Loving your neighbors isn’t hard. You were created in Christ Jesus to do it. It takes no training. And it takes no special skills. This is what you need to do.

  • Get to know your neighbors names. If your yard touches theirs get to know their names. If they are across the street they are your neighbors, too. Each neighborhood is a bit different. But just start with the people immediately around your residence.
  • When you see them… stop and say hello. Talk to your neighbors. These are people God foreknew you to know. You don’t need an agenda, just be friendly.
  • Keep your eyes open and your ears open. When you can see they need help, do what you can.
  • When you need help, ask your neighbors. Sometimes exhibiting some dependency is the perfect open door to getting to know someone.
  • Over time, learn to depend on one another. Maybe your neighbor is a little older and you have a snow blower. Start shoveling the walk. When you go out of town, ask them to pick up the mail.

As you do this process, the Holy Spirit will begin to reveal to you next steps. Maybe it’ll be to host a neighborhood BBQ? Or maybe it’ll be to help find a lost dog? It could be any number of things… but it probably isn’t to invite them to church or to give them a flyer. God didn’t ask you to bring people to hear the Gospel at your church. He empowered you to bring the Gospel to your neighbors through your love for them.

What are you waiting for? The power of the Gospel will prevail when you set out to be Good News in your neighborhood.

By Adam McLane

Adam McLane is a partner at The Youth Cartel, co-author of A Parent's Guide to Understanding Social Media, blogger of 10+ years, and a fan of all things San Diego State University Aztecs.

2 replies on “The God of My Neighborhood”

Good stuff, this is exactly how I feel. I struggle to get to know my neighbors for numerous reasons…some are my fault, some just because of the quiet type of people they are. The point is that you do what you can to reach out to them and build a relationship.

A couple of quotes from Mother Teresa:

“We can do no great things, only small things with great love.”

“If you can’t feed a hundred people, then feed just one.”

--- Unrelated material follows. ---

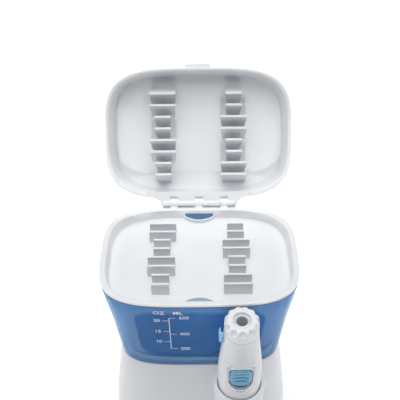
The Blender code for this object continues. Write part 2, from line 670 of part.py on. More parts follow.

Rare is the individual, or small group, who touches the world. God has created so many of us, each individually crafted and gifted, because it takes everyone to tend to His flock. We are not Gods, but only individuals doing God’s work in the world, person-to-person. It is not “until the whole world hears” but rather as an attentive listener, a helpful partner, a friendly neighbor, or just a helping hand.